90. Je ne sais pas comment ils sont arrivés à dresser les salariés les uns contre

les autres comme c’est le cas aujourd’hui, faire que dans une entreprise, on est

toujours en concurrence avec ses collègues, qu’on ne peut compter sur l’aide

de personne en cas de conflit avec la direction. J’ai principalement travaillé

dans des petites entreprises, donc pas de syndicat, avec un passage d’une

dizaine d’années dans le public. Quand je suis revenue dans le privé, je me suis

pris une claque. Je ne me reconnaissais pas dans ce que l’on me demandait

d’être. (Peut-être parce qu’on ne me demandait plus « d’être ») Je me suis

aperçue que ma valeur dans l’entreprise ne dépendait plus de mes

compétences mais de ma docilité. Aujourd’hui, quand un salarié ose ouvrir sa

gueule, il est forcément catalogué caractériel. La classe ouvrière a disparu, la

notion de travailleur-euse aussi. Cette conscience de classe a été gommée et

les employés sont devenus des larbins, flexibles, dociles et silencieux. Il ne faut

pas faire de vague et ne jamais rien exprimer de personnel. Les titres des

postes à pourvoir ont des noms ronflants, vides de sens. J’ai l’impression qu’on

endort les gens avec ces titres. Chacun se croit plus important que l’autre.

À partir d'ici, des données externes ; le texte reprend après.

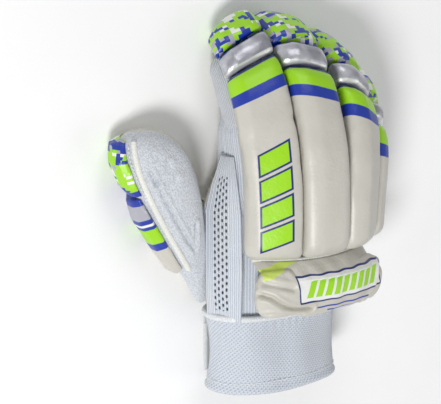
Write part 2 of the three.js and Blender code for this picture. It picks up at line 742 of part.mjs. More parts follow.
// The guard along the outside of the thumb, thickest along its middle. Its
// sides are counted in the thumb's own sides from the outer edge.
const THUMB_GUARD = { rows: [0.3, 0.34, 0.48, 0.62, 0.7], sides: [-3, -2, -1, 0, 1] };
const THUMB_TIP = { rows: [0.705, 0.75, 0.86, 0.95, 0.985], sides: [-3, -2, -1, 0, 1, 2] };

function thumbGuard({ rows, sides }) {
  const at = (row, side, rise) => thumbPoint(row, 2 * Math.PI * side / THUMB_SIDES, rise);
  const thickness = (u, v) => {
    const dome = 0.35 + 0.65 * Math.sin(Math.PI * v);
    const ends = u === 0 || u === 1 ? 0.6 : 1;
    return GUARD_THICK * dome * ends;
  };
  return plate(at, rows, sides, thickness);
}

// The strap around the palm side of the wristband and the hook patch beyond
// its round end. Their rows are counted in the wristband's sides.
const STRAP = { rows: [18, 19, 20, 21, 22, 23, 24, 25, 26, 26.5, 27], round: 2 };
const STRAP_PATCH = { rows: [27.25, 27.5, 28, 28.5, 29, 29.5], round: 0.6 };

function strapPiece({ rows, round }, thick) {
  const end = rows.at(-1);
  const at = (row, share, rise) => {
    const near = Math.max(0, (row - end + round) / round);
    const half = STRAP_WIDTH / 2 * Math.sqrt(1 - 0.9 * near ** 2);
    const p = cuffPoint(2 * Math.PI * row / CUFF_SIDES, rise);
    return new THREE.Vector3(p.x, CUFF_LENGTH / 2 + share * half, p.z);
  };
  return plate(at, rows, [-1, 0, 1], () => thick);
}

// Leather reinforcements on the palm side, counted in the sides of the hand
// and of the finger stall
const PALM_PATCH = { rows: [0.34, 0.52, 0.68], sides: [20, 21, 22, 23, 24, 25, 26] };
const INDEX_PATCHES = [
  { name: 'index_patch', rows: [0.47, 0.62, 0.76] },
  { name: 'index_patch_low', rows: [0.3, 0.44] },
];
const INDEX_PATCH_SIDES = [9, 10, 11, 12];

function palmPatch() {
  return plate(handPoint, PALM_PATCH.rows, PALM_PATCH.sides, () => LEATHER);
}

function fingerPatch(line, rows) {
  const at = (row, side, rise) => stallPoint(line, row, 2 * Math.PI * side / STALL_SIDES, rise);
  return plate(at, rows, INDEX_PATCH_SIDES, () => LEATHER);
}

function addFinger(line) {
  const { finger } = line;
  const rollEnd = finger.roll;
  const knuckleEnd = rollEnd + KNUCKLE_SHARE;
  const seam = SEAM_GAP / finger.length;
  const pad = (from, to, sections) => loft(padRings(line, from, to, sections));
  add(`${finger.name}_roll`, pad(0, rollEnd - seam, ROLL_SECTIONS), IVORY, 0.55);
  add(`${finger.name}_knuckle`, pad(rollEnd + seam, knuckleEnd - seam, KNUCKLE_SECTIONS), SILVER, 0.35, 0.3);
  add(`${finger.name}_tip`, pad(knuckleEnd + seam, 1, TIP_SECTIONS), LIME, 0.45);
  add(`${finger.name}_stall`, fingerStall(line), LEATHER_COLOUR, 0.8);
}

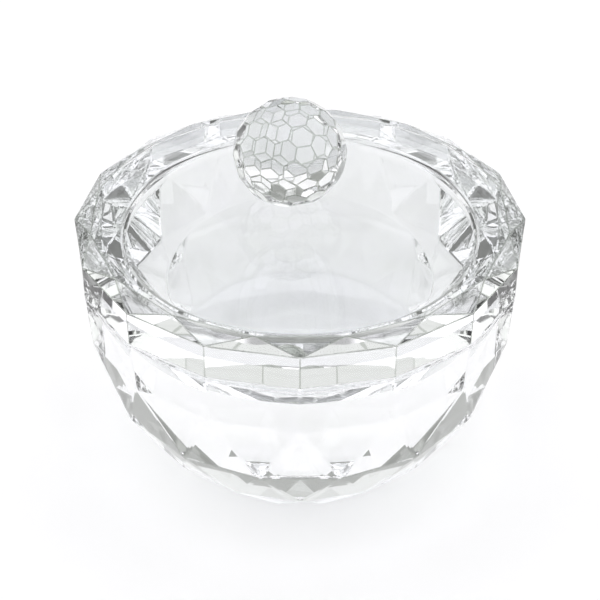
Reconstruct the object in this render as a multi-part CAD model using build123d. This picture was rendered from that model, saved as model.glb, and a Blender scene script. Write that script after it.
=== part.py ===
from build123d import *
import math
import os

# Cut crystal dish with a loose faceted lid and a faceted ball knob.
# Millimetres, +Z up, -Y is the front. The origin is the middle of the resting face.
# The dish is a solid of crystal glass ground into rows of flat facets around a round
# outline, with a shallow round well sunk in its top. The lid is a ground disc whose
# round boss drops into the well. A faceted ball is bonded to the lid as its knob.

# ---- driving dimensions -------------------------------------------------------
facets_around = 16          # flats around the dish and the lid
outline_radius = 36.0       # girdle of the dish and lid, measured to the corners
bowl_height = 37.5          # resting face to the rim
lid_edge_height = 5.7       # upright flats of the lid
crown_height = 1.4          # rise of the bevel between the flats and the table
dome_rise = 1.6             # the polished top swells this much from the table's edge
well_radius = 28.0          # mouth of the well
well_floor_radius = 20.7    # flat floor of the well
well_depth = 9.5            # rim to the floor of the well
boss_height = 2.6           # boss under the lid, below the rim
knob_diameter = 18.0        # ball across its middle, over the points of its facets
bond_thickness = 0.2        # cured adhesive between the ball and the lid
knob_shift_x = -1.6         # the ball is bonded a little off the middle of the lid
knob_shift_y = 1.8

# ---- clearances and proportions -------------------------------------------------
boss_clearance = 0.1        # radial running fit of the boss in the mouth of the well
rim_break = 0.35            # ground edge break at the mouth and on the boss
well_round = 0.8            # radius of the turn from the well's floor into its side, and at its mouth
mouth_depth_ratio = 0.45    # share of the well depth that is straight below the rim
knob_height_ratio = 0.94    # the ball is this much shorter than it is wide
knob_flat_ratio = 0.95      # drop of the ball's flat below its middle, over its half height
facet_depth_ratio = 0.976   # middle of each facet of the ball, over its radius
table_ratio = 0.925         # corner radius of the lid's table, over the outline radius
dome_ratio = 0.975          # radius of the swell, over the inner radius of the table
bond_ratio = 0.9            # radius of the bond, over the radius of the ball's flat
overrun = 1.0               # cutters and joined blanks run past the rim by this much
height_match = 0.01         # two edges nearer in height than this are the same height

# Rows of facets of the dish from the rim down: share of the height, share of the
# outline radius, and the turn of the row's corners in steps of half a flat.
bowl_rows = [
    (1.00, 1.000, 0),
    (0.77, 0.985, 0),
    (0.44, 0.905, 1),
    (0.18, 0.740, 0),
    (0.00, 0.565, 1),
]

half_flat = 180.0 / facets_around


def ring_points(z, radius, turn):
    """Corners of one row, with a corner at the front when the turn is zero."""
    points = []
    for index in range(facets_around):
        angle = math.radians(-90.0 + half_flat * (2 * index + turn))
        points.append(Vector(radius * math.cos(angle), radius * math.sin(angle), z))
    return points


def flat_face(points):
    """A plane face through three or more corners."""
    return Face(Wire.make_polygon(points, close=True))


def ground_solid(rows):
    """A solid of flat facets through rows of corners, given from the bottom up."""
    rings = [ring_points(z, radius, turn) for z, radius, turn in rows]
    faces = [flat_face(rings[0]), flat_face(rings[-1])]
    for (low_row, low), (high_row, high) in zip(zip(rows, rings), zip(rows[1:], rings[1:])):
        for index in range(facets_around):
            after = (index + 1) % facets_around
            if low_row[2] == high_row[2]:
                faces.append(flat_face([low[index], low[after], high[after], high[index]]))
            elif low_row[2] > high_row[2]:
                faces.append(flat_face([low[index], high[after], high[index]]))
                faces.append(flat_face([low[index], low[after], high[after]]))
            else:
                faces.append(flat_face([low[index], low[after], high[index]]))
                faces.append(flat_face([low[after], high[after], high[index]]))
    return Solid(Shell(faces))


def turned(outline):
    """A solid turned about +Z from an outline of (radius, height) corners."""
    section = flat_face([Vector(radius, 0.0, z) for radius, z in outline])
    return revolve(section, axis=Axis.Z, revolution_arc=360.0)


def ball_normals():
    """Facet directions of the ball: the corners, edge thirds and faces of an icosahedron."""
    golden = (1.0 + math.sqrt(5.0)) / 2.0
    corners = []
    for first in (-1.0, 1.0):
        for second in (-golden, golden):
            corners.append(Vector(0.0, first, second).normalized())
            corners.append(Vector(first, second, 0.0).normalized())
            corners.append(Vector(second, 0.0, first).normalized())
    slack = 1.1
    near = slack * min((corners[0] - other).length for other in corners[1:])
    normals = list(corners)
    for a in range(12):
        for b in range(a + 1, 12):
            if (corners[a] - corners[b]).length > near:
                continue
            normals.append((corners[a] * 2.0 + corners[b]).normalized())
            normals.append((corners[a] + corners[b] * 2.0).normalized())
            for c in range(b + 1, 12):
                if (corners[a] - corners[c]).length > near or (corners[b] - corners[c]).length > near:
                    continue
                normals.append((corners[a] + corners[b] + corners[c]).normalized())
    return normals


# ---- dish -----------------------------------------------------------------------
bowl_rings = [
    (bowl_height * share, outline_radius * spread, turn)
    for share, spread, turn in reversed(bowl_rows)
]
well_floor_z = bowl_height - well_depth
mouth_z = bowl_height - well_depth * mouth_depth_ratio
well = turned([
    (0.0, well_floor_z),
    (well_floor_radius, well_floor_z),
    (well_radius, mouth_z),
    (well_radius, bowl_height - rim_break),
    (well_radius + rim_break, bowl_height),
    (well_radius + rim_break, bowl_height + overrun),
    (0.0, bowl_height + overrun),
])
bowl = ground_solid(bowl_rings) - well
turn_edges = bowl.edges().filter_by(GeomType.CIRCLE).filter_by(
    lambda edge: min(abs(edge.center().Z - z) for z in (well_floor_z, mouth_z)) < height_match
)
bowl = fillet(turn_edges, radius=well_round)

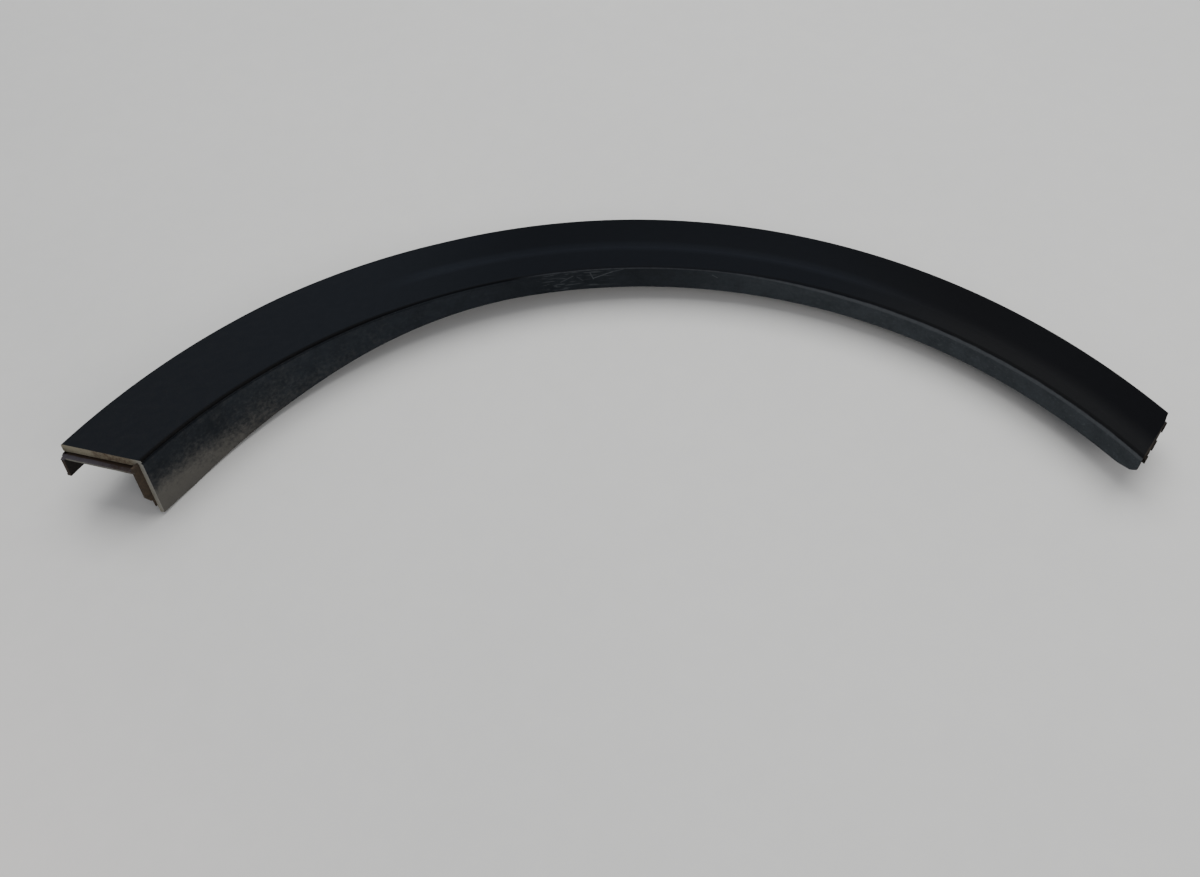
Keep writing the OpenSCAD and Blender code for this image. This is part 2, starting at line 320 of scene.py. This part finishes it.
def clipSeats(tree, material):
    # hollow boxes, open to one side, with a keyhole for a push-in clip in the bottom plate
    seat = {"count": 7, "pitch": 18.0, "inset": 20.0, "long": 18.0, "wide": 17.0, "wall": 1.6,
            "deep": 20.0, "plate": 2.2, "holeR": 4.0, "slot": 4.4, "past": 3.0, "around": 48}
    top, past = faceUnder(seat["inset"]) + arch["into"], seat["past"]
    x, y, low = seat["long"] / 2, seat["wide"] / 2, -seat["deep"]
    body = box(tree, (-x, -y, low), (x, y, top))
    inside = box(tree, (seat["wall"] - x, seat["wall"] - y, low + seat["plate"]),
                 (x + past, y - seat["wall"], top + past))
    slot = box(tree, (0, -seat["slot"] / 2, low - past),
               (x + past, seat["slot"] / 2, low + seat["plate"] + past))
    hole = node(tree, "GeometryNodeMeshCylinder", Vertices=seat["around"], Radius=seat["holeR"],
                Depth=seat["plate"] + 4)
    lower = node(tree, "GeometryNodeTransform", Translation=(0, 0, low + seat["plate"] / 2))
    tree.links.new(hole.outputs["Mesh"], lower.inputs["Geometry"])
    solid = painted(tree, without(tree, body, inside, slot, lower.outputs["Geometry"]), material)
    index = Field(tree, tree.nodes.new("GeometryNodeInputIndex").outputs[0])
    theta = (index - (seat["count"] - 1) / 2) * rad(seat["pitch"])
    return onPoints(tree, seat["count"], theta, arch["outerR"] - seat["inset"] + 0.0 * theta, solid)


def crossRibs(tree, material):
    # two ribs between each pair of clip seats, from the leg to the lip
    rib = {"count": 12, "pitch": 18.0, "from": -54.0, "thick": 1.4, "deep": 11.0, "near": 3.9}
    index = Field(tree, tree.nodes.new("GeometryNodeInputIndex").outputs[0])
    pair = calc(tree, "FLOOR", index / 2.0)
    theta = (pair * rib["pitch"] + (index - pair * 2.0 + 1.0) * (rib["pitch"] / 3) + rib["from"]) * rad(1.0)
    far = faceWidth(theta) - arch["lipT"] / 2
    tall = faceUnder(far) + (arch["into"] + rib["deep"])
    unit = painted(tree, box(tree, (-rib["thick"] / 2, 0, 0), (rib["thick"] / 2, 1, 1)), material)
    bars = onPoints(tree, rib["count"], theta, arch["outerR"] - far, unit,
                    joined(tree, 1.0, far - rib["near"], tall))
    down = node(tree, "GeometryNodeTransform", Translation=(0, 0, -rib["deep"]))
    tree.links.new(bars, down.inputs["Geometry"])
    return down.outputs["Geometry"]


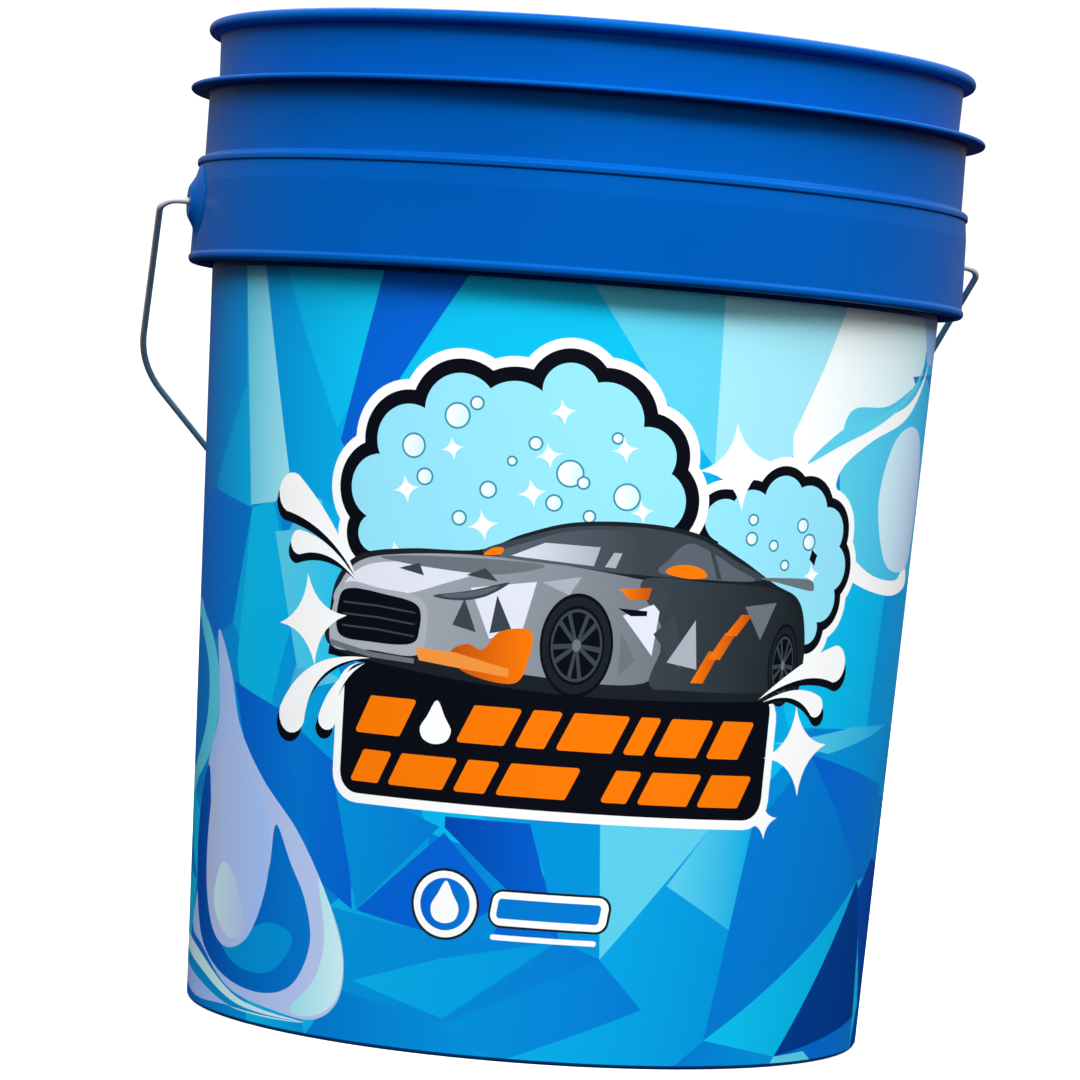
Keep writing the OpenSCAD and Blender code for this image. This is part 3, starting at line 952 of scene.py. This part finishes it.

Avant il y avait des O.S. des O.Q. qui savaient qu’ils faisaient partie de la classe

ouvrière, des agents de maîtrise ou des contremaîtres qui étaient identifiés

comme faisant partie des cadres, maintenant il n’y a que des chefs de projet,

des responsables de ceci ou des responsables de cela et dans le tertiaire c’est

encore pire, ils ne sont souvent responsables que d’eux-mêmes. Y’a que le titre

qui est ronflant, le salaire lui l’est moins, mais avec un titre ronflant on a

l’impression d’être au-dessus du lot et on se croit faire partie des dirigeants on

croit donc qu’on n’a pas grand-chose de commun avec son voisin de bureau,

celui qui en bave autant que vous, mais fait comme si tout allait bien, parce

qu’il faut être un « winner ».

Cette « loi du travail », c’est vraiment l’expression de tout ce que je viens

d’écrire. Si on la laisse passer, nous ne serons plus des hommes et des femmes,

travailleurs travailleuses, nous ne serons plus que des larbins.